Auf einer Pressekonferenz am Samstag machte Juch deutlich, wie dramatisch und belastend die Situation für alle Beteiligten sei. „Unsere Bewohner verstehen nicht, warum sie plötzlich ihre Zimmer nicht mehr verlassen dürfen.“ Schon der Anblick des Pflegepersonals in Schutzkleidung verstöre sie so, dass selbst die alltägliche Versorgung schwierig werde.

Normalerweise dürfen sich die Bewohner frei im Haus bewegen, ein Uhrendummie sendet ein Signal an die Pflegekräfte, wenn sie dabei den geschützten Raum verlassen – viele an Demenz Erkrankte haben einen hohen Bewegungsdrang. Der muss nun unterdrückt werden. Auch für die Angehörigen ist die Situation extrem schwierig: Sie können den Sterbeprozess nicht begleiten, sich von den Toten nicht verabschieden.

Die Angestellten arbeiteten zur Zeit deutlich mehr als in ihren Verträgen stünden, zusätzlich seien 28 freiwillige Helfer im Einsatz, ergänzte ein Sprecher der Diakonie. Zu Testergebnissen beim Personal gab es zunächst keine Angaben.

Gelangte das Virus durch einen neuen Bewohner ins Haus?

Den ersten Toten hatte das Heim am Montag zu beklagen. Kurz zuvor war ein Bewohner im Klinikum positiv getestet worden. Noch während umfassende Tests aller übrigen Bewohner am Donnerstag anliefen, häuften sich die Todesfälle. Allein am Donnerstag und Freitag starben jeweils vier Bewohner, am Sonntag drei. Manche völlig ohne Symptome, hieß es aus dem Krisenstab. Diese Beobachtung hatten die Würzburger Kollegen auch schon berichtet.

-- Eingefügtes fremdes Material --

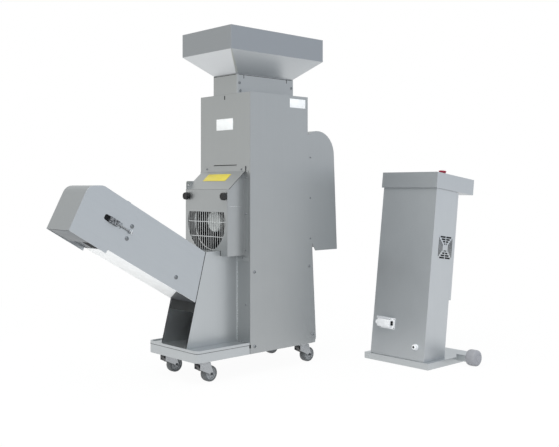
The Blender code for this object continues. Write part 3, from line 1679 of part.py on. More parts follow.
def desk_parts(root):
    half = DESK_WIDTH / 2
    low_x, high_x = STAND_X - half, STAND_X + half
    corners = [(0, 0), (DESK_LENGTH, 0), (DESK_LENGTH, DESK_HEIGHT), (0, DESK_HEIGHT)]
    outline = [desk_place(back, down) for back, down in corners]
    desk = piece("control_desk", prism(outline, "x", low_x, high_x), steel("desk"), root)
    corners = [
        (SHEET, SHEET),
        (DESK_LENGTH - SHEET, SHEET),
        (DESK_LENGTH - SHEET, DESK_HEIGHT - SHEET),
        (SHEET, DESK_HEIGHT - SHEET),
    ]
    inside = [desk_place(back, down) for back, down in corners]
    cut(desk, prism(inside, "x", low_x + SHEET, high_x - SHEET), "inside")
    inset = 4 * SHEET
    corners = [
        (DESK_OVERHANG + inset, DESK_HEIGHT / 2),
        (DESK_OVERHANG + COLUMN_DEPTH - inset, DESK_HEIGHT / 2),
        (DESK_OVERHANG + COLUMN_DEPTH - inset, DESK_HEIGHT + OVERRUN),
        (DESK_OVERHANG + inset, DESK_HEIGHT + OVERRUN),
    ]
    duct = [desk_place(back, down) for back, down in corners]
    clear = COLUMN_WIDTH / 2 - inset
    cut(desk, prism(duct, "x", STAND_X - clear, STAND_X + clear), "cable_duct")

    stem = STOP_RADIUS * 0.42
    controls = [
        ("emergency_stop", red, high_x - STOP_INSET, 0.383, STOP_RADIUS, STOP_HEIGHT, True),
        ("start_button", green, STAND_X - DESK_WIDTH * 0.25, 0.66, BUTTON_RADIUS, STOP_TRAVEL, False),
        ("stop_button", red, STAND_X - DESK_WIDTH * 0.08, 0.66, BUTTON_RADIUS, STOP_TRAVEL, False),
        ("speed_knob", black, STAND_X + DESK_WIDTH * 0.16, 0.66, BUTTON_RADIUS * 1.4, 2 * STOP_TRAVEL, False),
    ]
    for name, paint, x, back_share, radius, height, mushroom in controls:
        y, z = desk_place(DESK_LENGTH * back_share, 0)
        shaft = stem if mushroom else radius * 0.7
        lift = 2 * STOP_TRAVEL if mushroom else STOP_TRAVEL * 0.7
        hole = rod(shaft + 2 * GAP, "z", (x, y, z), -OVERRUN, OVERRUN, 16)
        cut(desk, tilted(hole, -STAND_LEAN, (0, y, z)), f"{name}_hole")
        profile = [
            (0, -3 * SHEET),
            (shaft, -3 * SHEET),
            (shaft, lift),
            (radius, lift),
            (radius, max(lift + SHEET, height - SHEET)),
            (radius * 0.8, height + SHEET / 2),
            (0, height + SHEET / 2),
        ]
        shape = turned(profile, "z", (x, y, z), 20)
        piece(name, tilted(shape, -STAND_LEAN, (0, y, z)), paint(name), root, (x, y, z), smooth=True)


clear_scene()
machine = machine_root()
base(machine)
for castor_name, castor_x, castor_y in (
    ("front_right", CASTOR_X, CASTOR_FRONT_Y),
    ("front_left", -CASTOR_X, CASTOR_FRONT_Y),
    ("rear_right", CASTOR_X, CASTOR_REAR_Y),
    ("rear_left", -CASTOR_X, CASTOR_REAR_Y),
):
    castor(castor_name, castor_x, castor_y, machine)
tower(machine)
neck_and_hopper(machine)
peeling_head(machine)
product_slide(machine)
fan(machine)
lower_housing(machine)
conveyor(machine)
exhaust_hood(machine)
control_stand(machine)
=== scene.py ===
"""Looks of an almond peeling machine: a sheet steel tower on castors with a hopper and a rising belt
conveyor, and the leaning control stand that stands beside it.

Metres, +Z up. The conveyor points towards -Y.
"""

import math

import bmesh
import bpy
from mathutils import Matrix, Vector


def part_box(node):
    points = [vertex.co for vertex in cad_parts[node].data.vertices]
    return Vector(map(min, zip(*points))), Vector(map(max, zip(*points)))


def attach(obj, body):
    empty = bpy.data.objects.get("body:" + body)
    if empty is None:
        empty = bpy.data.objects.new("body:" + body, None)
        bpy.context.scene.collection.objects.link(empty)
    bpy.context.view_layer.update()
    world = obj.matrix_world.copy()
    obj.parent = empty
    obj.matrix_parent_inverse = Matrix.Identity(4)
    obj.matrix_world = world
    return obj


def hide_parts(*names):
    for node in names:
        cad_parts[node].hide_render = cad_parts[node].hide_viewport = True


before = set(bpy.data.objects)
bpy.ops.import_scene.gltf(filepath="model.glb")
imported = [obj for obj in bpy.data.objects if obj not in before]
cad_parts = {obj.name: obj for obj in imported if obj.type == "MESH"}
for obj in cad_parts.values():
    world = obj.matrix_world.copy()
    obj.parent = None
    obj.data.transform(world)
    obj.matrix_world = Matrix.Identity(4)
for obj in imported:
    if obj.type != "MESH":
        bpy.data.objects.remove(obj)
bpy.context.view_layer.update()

# Camera: at chest height off the machine's front right corner, level, with the picture shifted
# down as in a product photograph. Places on the machine are measured from the foot of the tower's
# front, in the middle of its width.
PHOTO_WIDTH = 559
PHOTO_HEIGHT = 447
FOCAL_PIXELS = 810
HORIZON_ROW = 186.5
SENSOR_WIDTH = 36
CAMERA_PLACE = (3.310, -2.694, 0.962)
CAMERA_AIM = (-0.731, 0.682, 0)

panel_low, panel_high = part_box("front_panel")
TOWER_FOOT = Vector(((panel_low.x + panel_high.x) / 2, panel_low.y, 0))


def on_machine(x, y, z):
    """A point given from the foot of the tower's front."""
    return TOWER_FOOT + Vector((x, y, z))


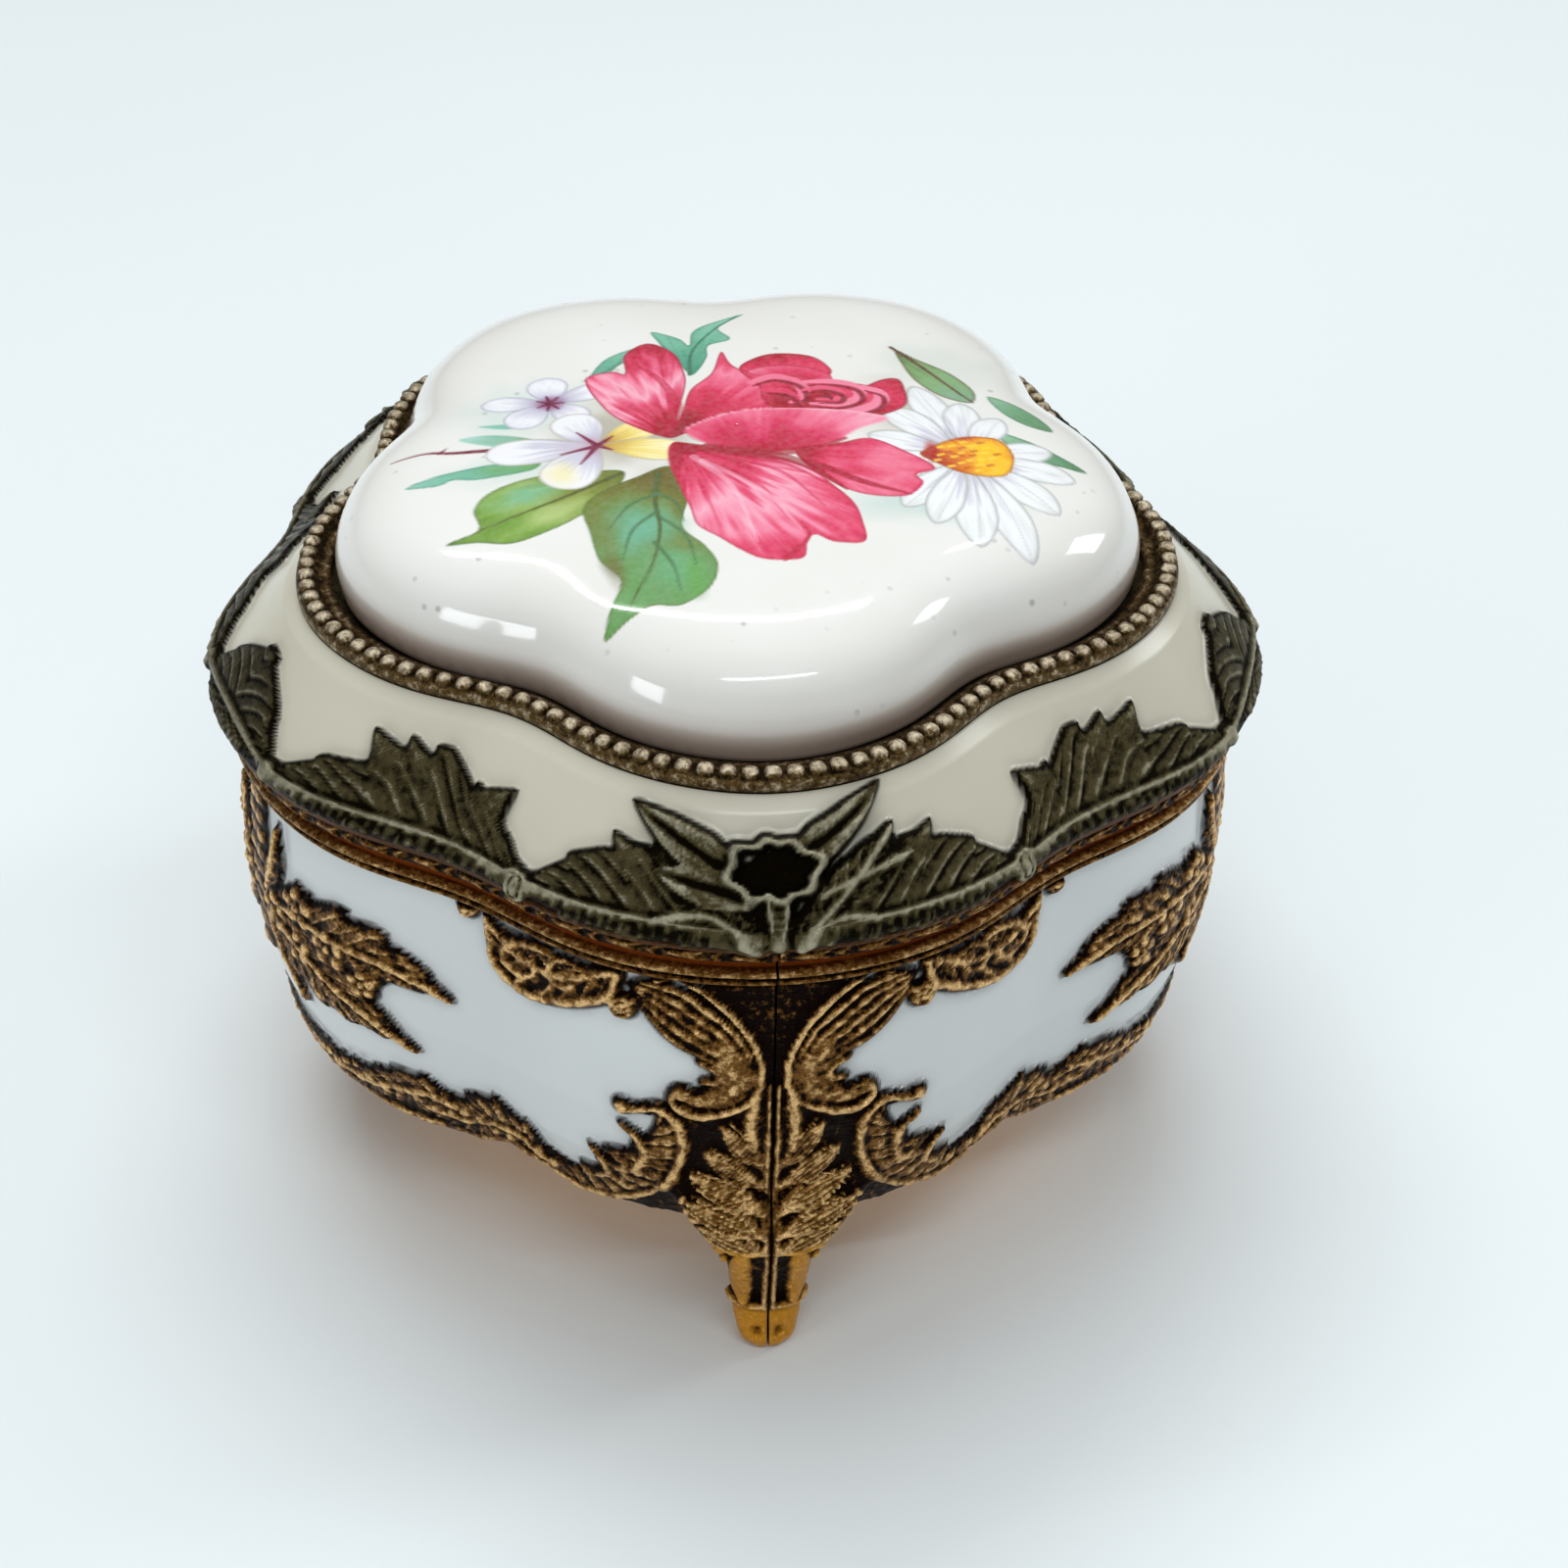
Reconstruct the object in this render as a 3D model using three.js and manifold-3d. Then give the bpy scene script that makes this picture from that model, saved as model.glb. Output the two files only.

Wie das Virus ins Haus kam, ist noch unklar. Das Heim versicherte, man habe frühzeitig umfangreiche Hygienemaßnahmen ergriffen und ein Besuchsverbot verhängt. Heimleiter Juch äußerte den Verdacht, wonach das Virus möglicherweise mit einem Mitte März neu aufgenommenen Bewohner ins Heim gelangt sei.

Niedersachsens Ministerpräsident Stephan Weil (SPD) und der hannoversche Landesbischof Ralf Meister äußerten sich bestürzt über die hohe Zahl der Toten. „Wir alle blicken mit Anteilnahme und großer Sorge nach Wolfsburg“, erklärte Weil. Der evangelische Bischof Meister sagte: „Ich bin erschüttert und tieftraurig. Mein Mitgefühl ist bei den Angehörigen der Verstorbenen.“

Gesundheitsministerin Carola Reimann (SPD) warnte indes, angesichts der Ereignisse in Wolfsburg „vorschnell Debatten über eine Aufhebung der Kontaktverbote zu führen und falsche Hoffnungen auf ein schnelles Ende der Krise zu wecken“.